Exercise requirements :: Output all lines exactly, with nothing added or dropped.

Recorded information ::
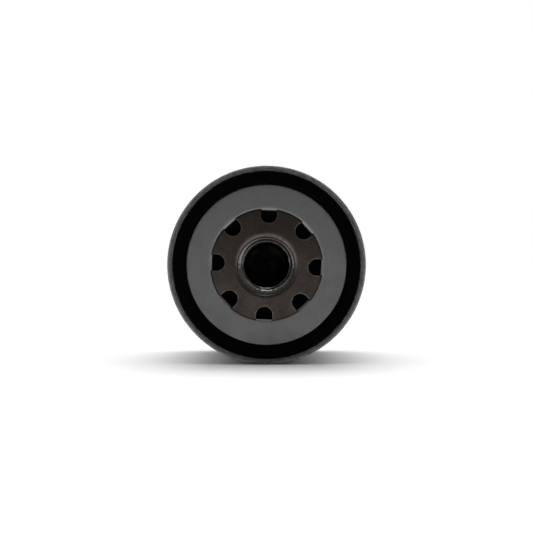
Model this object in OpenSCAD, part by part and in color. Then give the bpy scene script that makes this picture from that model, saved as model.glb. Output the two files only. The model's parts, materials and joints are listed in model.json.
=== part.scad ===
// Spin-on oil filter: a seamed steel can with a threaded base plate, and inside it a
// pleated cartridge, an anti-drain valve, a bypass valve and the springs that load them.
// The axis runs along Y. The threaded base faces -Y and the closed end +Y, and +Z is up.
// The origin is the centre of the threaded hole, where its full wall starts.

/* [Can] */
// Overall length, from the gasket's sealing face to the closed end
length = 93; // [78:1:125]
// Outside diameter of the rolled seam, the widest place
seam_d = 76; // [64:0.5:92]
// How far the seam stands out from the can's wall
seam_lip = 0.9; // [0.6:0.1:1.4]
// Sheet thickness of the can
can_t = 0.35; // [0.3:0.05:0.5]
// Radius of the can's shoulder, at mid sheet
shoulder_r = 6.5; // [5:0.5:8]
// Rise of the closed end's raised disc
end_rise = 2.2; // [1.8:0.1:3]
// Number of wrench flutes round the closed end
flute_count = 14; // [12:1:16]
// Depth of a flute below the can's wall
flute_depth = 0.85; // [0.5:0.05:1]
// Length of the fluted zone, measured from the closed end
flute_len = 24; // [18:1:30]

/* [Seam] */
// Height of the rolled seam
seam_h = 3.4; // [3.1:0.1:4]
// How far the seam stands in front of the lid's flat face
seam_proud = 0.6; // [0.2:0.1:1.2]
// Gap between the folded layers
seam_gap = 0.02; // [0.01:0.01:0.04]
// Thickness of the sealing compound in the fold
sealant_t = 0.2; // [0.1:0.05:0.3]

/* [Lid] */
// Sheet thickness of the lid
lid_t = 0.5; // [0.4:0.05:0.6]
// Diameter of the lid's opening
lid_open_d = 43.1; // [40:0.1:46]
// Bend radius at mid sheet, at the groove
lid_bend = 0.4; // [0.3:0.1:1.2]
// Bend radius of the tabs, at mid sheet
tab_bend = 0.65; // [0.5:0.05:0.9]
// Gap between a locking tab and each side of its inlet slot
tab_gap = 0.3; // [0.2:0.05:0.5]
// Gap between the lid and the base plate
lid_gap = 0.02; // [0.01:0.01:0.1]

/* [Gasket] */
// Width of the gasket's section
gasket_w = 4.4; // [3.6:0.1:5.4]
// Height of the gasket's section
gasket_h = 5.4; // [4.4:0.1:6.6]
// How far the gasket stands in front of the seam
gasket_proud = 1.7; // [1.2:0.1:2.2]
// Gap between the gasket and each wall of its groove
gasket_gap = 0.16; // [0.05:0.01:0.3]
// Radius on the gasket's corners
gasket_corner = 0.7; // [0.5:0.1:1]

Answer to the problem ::
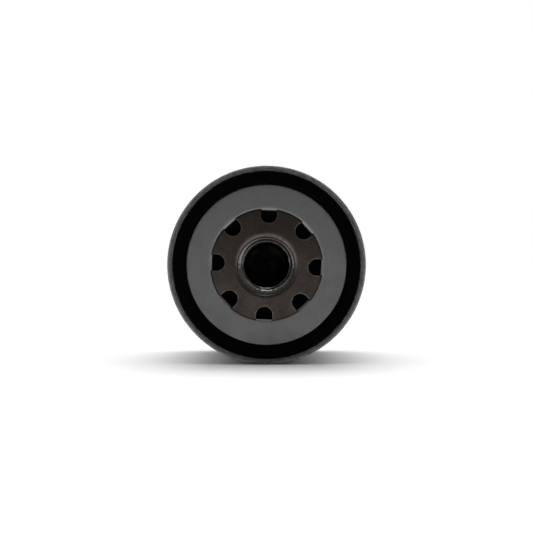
Model this object in OpenSCAD, part by part and in color. Then give the bpy scene script that makes this picture from that model, saved as model.glb. Output the two files only. The model's parts, materials and joints are listed in model.json.
=== part.scad ===
// Spin-on oil filter: a seamed steel can with a threaded base plate, and inside it a
// pleated cartridge, an anti-drain valve, a bypass valve and the springs that load them.
// The axis runs along Y. The threaded base faces -Y and the closed end +Y, and +Z is up.
// The origin is the centre of the threaded hole, where its full wall starts.

/* [Can] */
// Overall length, from the gasket's sealing face to the closed end
length = 93; // [78:1:125]
// Outside diameter of the rolled seam, the widest place
seam_d = 76; // [64:0.5:92]
// How far the seam stands out from the can's wall
seam_lip = 0.9; // [0.6:0.1:1.4]
// Sheet thickness of the can
can_t = 0.35; // [0.3:0.05:0.5]
// Radius of the can's shoulder, at mid sheet
shoulder_r = 6.5; // [5:0.5:8]
// Rise of the closed end's raised disc
end_rise = 2.2; // [1.8:0.1:3]
// Number of wrench flutes round the closed end
flute_count = 14; // [12:1:16]
// Depth of a flute below the can's wall
flute_depth = 0.85; // [0.5:0.05:1]
// Length of the fluted zone, measured from the closed end
flute_len = 24; // [18:1:30]

/* [Seam] */
// Height of the rolled seam
seam_h = 3.4; // [3.1:0.1:4]
// How far the seam stands in front of the lid's flat face
seam_proud = 0.6; // [0.2:0.1:1.2]
// Gap between the folded layers
seam_gap = 0.02; // [0.01:0.01:0.04]
// Thickness of the sealing compound in the fold
sealant_t = 0.2; // [0.1:0.05:0.3]

/* [Lid] */
// Sheet thickness of the lid
lid_t = 0.5; // [0.4:0.05:0.6]
// Diameter of the lid's opening
lid_open_d = 43.1; // [40:0.1:46]
// Bend radius at mid sheet, at the groove
lid_bend = 0.4; // [0.3:0.1:1.2]
// Bend radius of the tabs, at mid sheet
tab_bend = 0.65; // [0.5:0.05:0.9]
// Gap between a locking tab and each side of its inlet slot
tab_gap = 0.3; // [0.2:0.05:0.5]
// Gap between the lid and the base plate
lid_gap = 0.02; // [0.01:0.01:0.1]

/* [Gasket] */
// Width of the gasket's section
gasket_w = 4.4; // [3.6:0.1:5.4]
// Height of the gasket's section
gasket_h = 5.4; // [4.4:0.1:6.6]
// How far the gasket stands in front of the seam
gasket_proud = 1.7; // [1.2:0.1:2.2]
// Gap between the gasket and each wall of its groove
gasket_gap = 0.16; // [0.05:0.01:0.3]
// Radius on the gasket's corners
gasket_corner = 0.7; // [0.5:0.1:1]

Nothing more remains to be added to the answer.